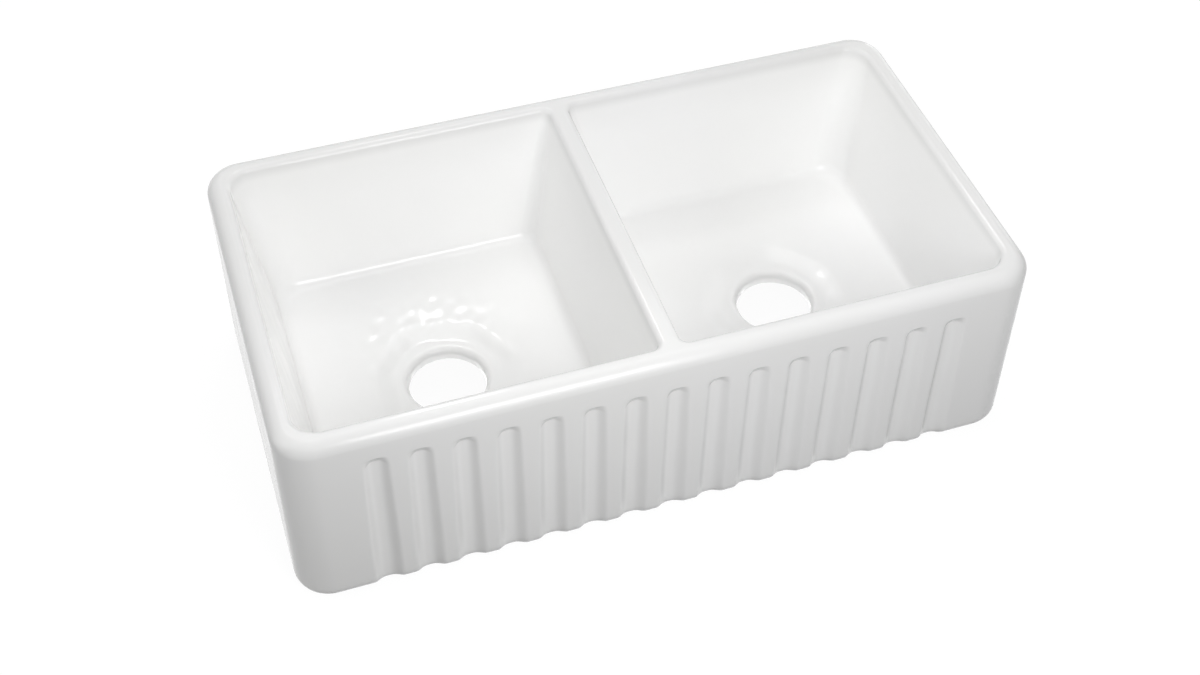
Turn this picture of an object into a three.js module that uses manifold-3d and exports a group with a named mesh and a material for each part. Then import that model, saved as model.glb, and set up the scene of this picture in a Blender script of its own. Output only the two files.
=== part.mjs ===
// Farmhouse kitchen sink with two bowls and a fluted apron front.
// The real sink is one fired piece of glazed fireclay. It is built here from its named
// bodies, which meet face to face: rim and divider rail, apron and skirt walls, bowls,
// dished floors and drain seats. Millimetres, +Z up. The origin is the middle of the base,
// and the apron front faces -Y.
import * as THREE from 'three';
import Module from 'manifold-3d';
import { mergeVertices } from 'three/addons/utils/BufferGeometryUtils.js';

const wasm = await Module();
wasm.setup();

// ---------------------------------------------------------------- driving dimensions
// Whole sink
const WIDTH = 838;
const DEPTH = 450;
const HEIGHT = 254;
const CORNER_RADIUS = 40;

// Rim: the crown that runs round both bowls
const RIM_WIDTH = 25;
const RIM_HEIGHT = 22;
const RIM_OUTER_ROUND = 16;
const RIM_INNER_ROUND = 7;
const DIVIDER_WIDTH = 24;
const RAIL_JOINT_SETBACK = 32;

// Skirt walls: apron, sides and back, with the foot that they stand on
const SKIRT_THICKNESS = 16;
const FOOT_WIDTH = 34;
const FOOT_HEIGHT = 22;
const FOOT_ROUND = 20;
const WALL_JOINT_MARGIN = 6;

// Flutes in the apron
const FLUTE_PITCH = 46;
const FLUTE_END_MARGIN = 50;
const FLUTE_TOP_GAP = 41.5;
const FLUTE_ARCH_RISE = 2.5;
const FLUTE_COVE_HEIGHT = 9;
const FLUTE_COVE_POWER = 2.5;
const FLUTE_WIDTH_AT_TOP = 28;
const FLUTE_WIDTH_AT_FOOT = 33;
const FLUTE_DEPTH_AT_TOP = 2.6;
const FLUTE_DEPTH_AT_FOOT = 4.6;
const FLUTE_FULL_DEPTH_LEVEL = 70;

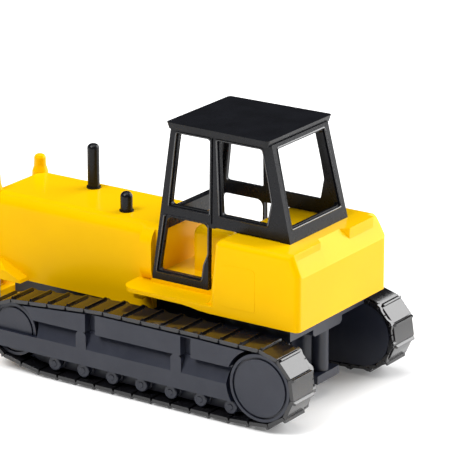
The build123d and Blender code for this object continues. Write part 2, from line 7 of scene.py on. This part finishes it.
+--
• [Task directions]
Look at the material above and copy, word for word, its lines from the first through the one containing "const WALL_JOINT_MARGIN = 6;".

• [The reply]
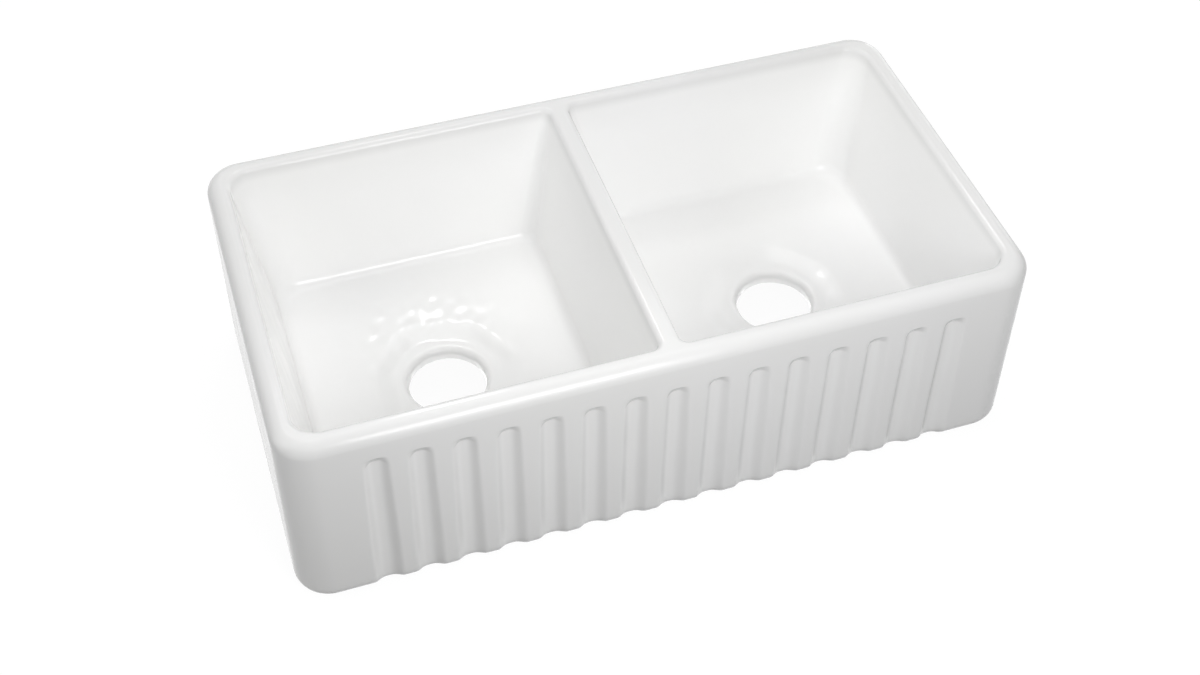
Turn this picture of an object into a three.js module that uses manifold-3d and exports a group with a named mesh and a material for each part. Then import that model, saved as model.glb, and set up the scene of this picture in a Blender script of its own. Output only the two files.
=== part.mjs ===
// Farmhouse kitchen sink with two bowls and a fluted apron front.
// The real sink is one fired piece of glazed fireclay. It is built here from its named
// bodies, which meet face to face: rim and divider rail, apron and skirt walls, bowls,
// dished floors and drain seats. Millimetres, +Z up. The origin is the middle of the base,
// and the apron front faces -Y.
import * as THREE from 'three';
import Module from 'manifold-3d';
import { mergeVertices } from 'three/addons/utils/BufferGeometryUtils.js';

const wasm = await Module();
wasm.setup();

// ---------------------------------------------------------------- driving dimensions
// Whole sink
const WIDTH = 838;
const DEPTH = 450;
const HEIGHT = 254;
const CORNER_RADIUS = 40;

// Rim: the crown that runs round both bowls
const RIM_WIDTH = 25;
const RIM_HEIGHT = 22;
const RIM_OUTER_ROUND = 16;
const RIM_INNER_ROUND = 7;
const DIVIDER_WIDTH = 24;
const RAIL_JOINT_SETBACK = 32;

// Skirt walls: apron, sides and back, with the foot that they stand on
const SKIRT_THICKNESS = 16;
const FOOT_WIDTH = 34;
const FOOT_HEIGHT = 22;
const FOOT_ROUND = 20;
const WALL_JOINT_MARGIN = 6;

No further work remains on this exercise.